Review cadence and ownership
Recalculate ABC monthly for fast movers; quarterly for stable assortments.
Assign ownership: ops for data, merchandising for actions, finance for thresholds.
Maintain a changelog of threshold tweaks and class shifts to ensure continuity.
FAQs
How often should I recalculate ABC classes?
Fast-moving catalogs: monthly.
Most stores: quarterly.
Also recalc after major assortment changes, price events, or supply disruptions.
Should I classify by revenue, units sold, or margin?
Use contribution margin dollars if you have accurate costs.
If not, start with net sales and move to margin as soon as costs are reliable.
Units can be a helpful secondary metric to balance views.
What thresholds define A, B, and C classes?
Common: A = top 70–80% of margin, B = next 15–25%, C = remaining 5–10%.
Adjust based on SKU count and operational capacity so A remains manageable.
How do I handle seasonal and new products with little history?
Seasonal: analyze season-to-date and prior-year same season; don’t rely on off-season data.

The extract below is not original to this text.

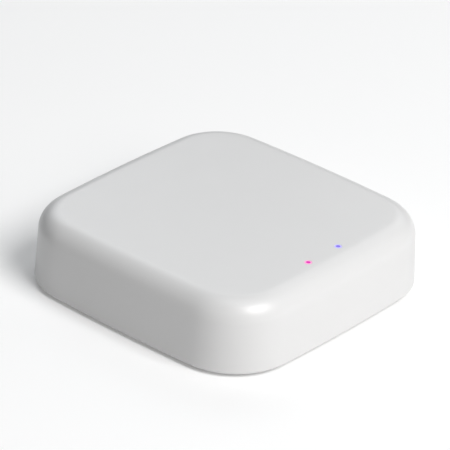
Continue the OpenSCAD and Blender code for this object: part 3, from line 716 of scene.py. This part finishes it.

New items: use a temporary “N” class with conservative buys and rapid review.
Graduate items into ABC once 6–12 weeks of sales accrue.
Can ABC hurt my long-tail strategy and how do I mitigate it?
ABC doesn’t eliminate long tail; it right-sizes it.
Keep essential C-class items with controlled inventory, bundle where possible, and buy to demand.
How do I run ABC for bundles and product variants?
Classify at the level you stock and replenish. If bundles decompose into components, track component sales driven by bundles and classify components.
For variants, classify per variant if demand differs meaningfully.
What is the difference between ABC, Pareto, and XYZ analysis?
Pareto observes concentration (often 80/20).
ABC turns it into A/B/C classes using thresholds.
XYZ classifies demand variability; use ABC-XYZ together for stocking strategy.
Which Shopify automations or apps can help maintain ABC tags?
Shopify Flow (on eligible plans) can add/remove tags based on a product metafield storing the class.
Smart collections and saved admin views keep teams focused.
Low-stock alerts can trigger when inventory drops below the ROP stored in a metafield.